Home is a loaded word.
In my mind, when I see it or think it, I picture Rockwell’s “Freedom from Want”. The image of family is strong in the vision, and I wonder sometimes if this is what I have or what I want to have. Is it realistic or idealistic?
I am grateful to the Knoxes for flying me down to Mississippi this past weekend to play piano at their daughter, Kylie’s, wedding. If it weren’t for them, I likely wouldn’t have been back to Amory for a while. The ceremony was the primary reason for my visit, but whenever I have an opportunity to get down to see my family, I take it. I’ll admit that hasn’t always been the case.
When I was in college, I felt a gap growing between Mississippi and I. Standing on one side, the ideas, beliefs, culture, and assumptions began to feel foreign and uncomfortable. The gulf grew between myself and Mississippi the more life settled around me, and I began to distribute the blame for these feelings of melancholy.
Often I worried I would never again experience belonging to that place, and while I attempted to make Nashville my home, even there I felt somewhat out of place and set down awkwardly without resolve. I lost progress when my marriage ended, and suddenly Nashville began to take its place on the other side of the gap alongside Amory. I felt, due to my naivety, that I was somewhat other than those with which I grew up because I always wanted to be far from “home”. Now, I’m sure there isn’t much different about me at all.
All of us want to be unique and significant; when we accept that we are not special, extraordinary, or other, this acceptance makes it much easier to relate to those around us.
Collectively, we are great. Individually, we make up the whole.
When Marisa and I pulled up in the driveway, the humidity greeted us without hostility. “Take off your shoes and put on some sandals,” it said, and we listened. The hour was late, but I still wanted to visit. Mom and Dad were still awake when we arrived, and I was glad. I wanted them to meet this wonderful person with whom I’ve decided to share much of my time, and I wanted Marisa to experience a bit of what life was like growing up in a small town.
We hugged and talked, if only for a moment before we all decided to go to bed. Laying in the top bunk of my old bunk bed (Marisa and Alex, my brother’s girlfriend, slept in our separate rooms), I couldn’t help but think about the difference between now and the many times I’d traveled here before. Maybe it was the availability of central air conditioning I’ve missed in the city. Maybe it was the oddity of being an adult in a child’s bed. I didn’t know, but it was late; I fell asleep before finding the answer.

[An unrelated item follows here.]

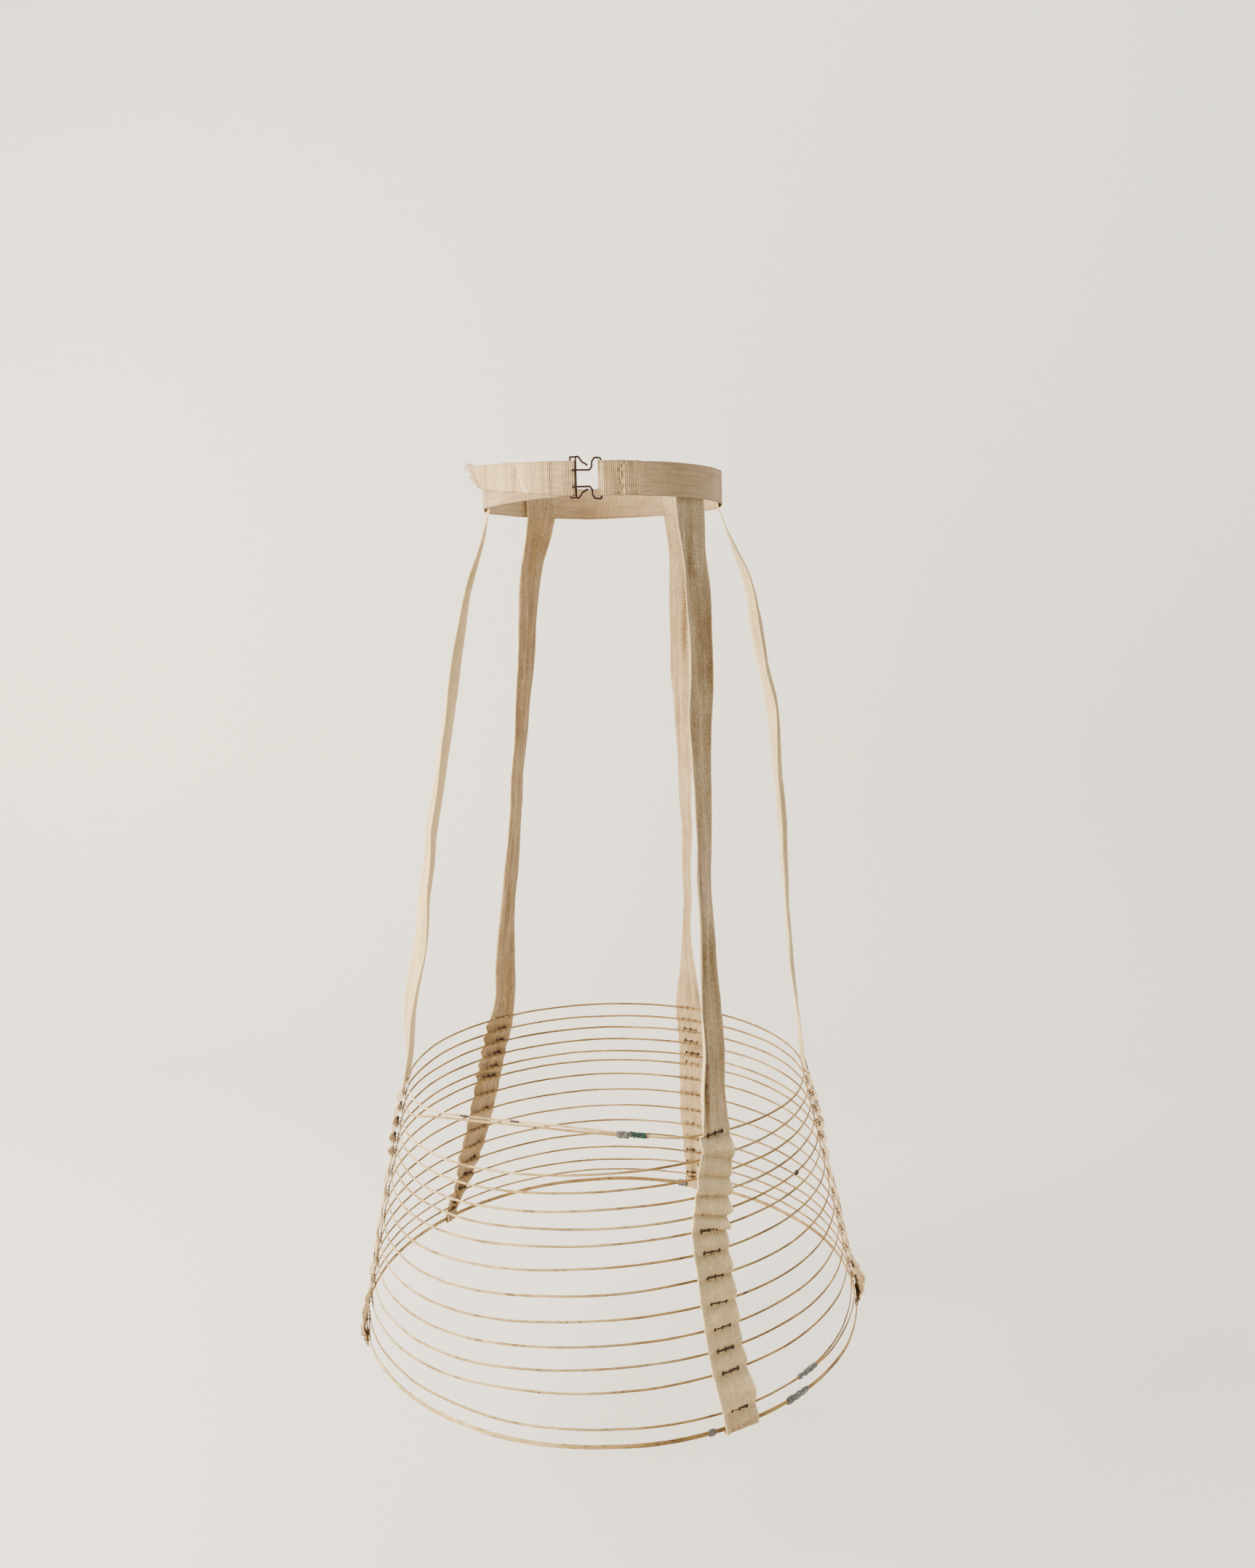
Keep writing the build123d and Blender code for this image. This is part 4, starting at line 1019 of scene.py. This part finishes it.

I awoke to the sound of my alarm bleating, warning me that time keeps moving even if I remain still. Hopping down from the loft, I snatched the crying device and shuffled into the living room. My mom, dad, brother, Alex and Marisa sat each in their own chair, talking as if they’d known each other for years. I rubbed my eyes and smiled. Everything was right in that moment.
The remainder of our stay was more of the same. Friends arrived along with grandparents and sweethearts. All brought along details of their lives and questions regarding my own. I gave them answers and told stories, laughing and singing songs, dancing and dining and feeling completely un-awkward in my own skin. And for the first time in my life, I knew I belonged to this place. All the misgivings and traps I’d set for myself from my cynicism and narcissism lay rotting in the past. They’d fallen, much like the blueberries that litter the ground beneath the bushes behind my childhood home. It is still mine, the dry-county in my heart. I don’t think I ever loved it before, and I admit that I’ve taken it for granted.
It’s easy to romanticize a place, much like many, myself included, romanticize New York City. You can think about summer and forget that winter exists. Death can elude the mind of the living. The poor can fall from the sight of the rich.
The difficulty is in accepting a thing for what it is and knowing that this is truly what you’ve done. I believe that real love can do this. Real love; not the stuff of emotion or feeling but in the choosing.
You can’t choose where you grow up, but you can choose your home the same way you can choose a person with which to share your life, in spite of all their flaws and imperfections.
It’s your choice that makes the difference.